Fifteen years to the day after he destroyed the field with a 15-shot US Open victory, Tiger Woods was beaten by pretty much everybody including a 15-year-old.
The 14-times major champion continued to be a shadow of his former self in a horror opening round of the 2015 US Open, sending shots wide right and left, leaving bunker shots in the sand, letting go of clubs and even cold topping a shot on the final hole.
When the round ended the pain continued as he had to sign for a 10-over-80, his worst US Open score and second-worst major championship number behind an 81 in horrendous weather at the 2003 British Open.

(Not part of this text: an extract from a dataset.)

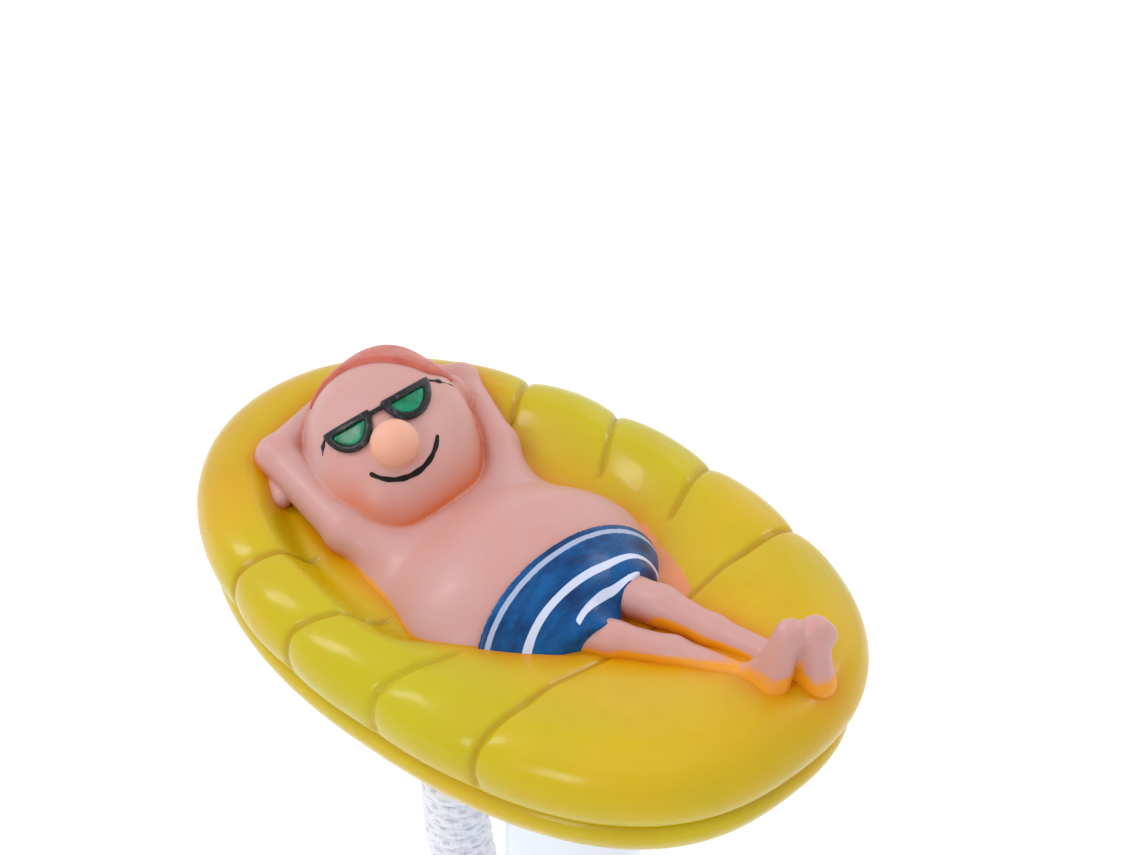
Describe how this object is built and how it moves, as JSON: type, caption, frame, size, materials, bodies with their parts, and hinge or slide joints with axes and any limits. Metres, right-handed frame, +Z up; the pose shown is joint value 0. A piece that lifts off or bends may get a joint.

It left him third last in the 156-man field and a far cry from his demolition job at Pebble Beach in 2000, the first of three US Open wins.
He was 15 shots adrift of joint leaders Henrik Stenson and Dustin Johnson and three behind precocious 15-year-old Cole Hammer.
The shocker came just a few weeks after his career-worst 85 at the Memorial Tournament and continued the sad demise of a once mighty champion.
“Not very happy, that’s for sure,” said Woods after carding eight bogeys and a triple bogey with just a lone birdie at Chambers Bay.
“It was a tough day. Got off to a bad start… and then just couldn’t quite get it turned around.
“It’s one of those things, just got to work through it.
“I’m trying as hard as I can to do it, and for some reason I just can’t get the consistency that I’d like to have out there.”
Despite his continued troubles, Woods still believes he is on the right track with coach Chris Como who he took on board this year after separating from Sean Foley.
“I know when I do it right, it’s so easy,” he said.
“It just feels easy to control, easy to do it, easy to hit all my shots. I just need to do it more often and build from there.
“I fought, I fought hard. And that was my number. I couldn’t grind out any harder than that. So that’s just the way I played and unfortunately it was a high number today.”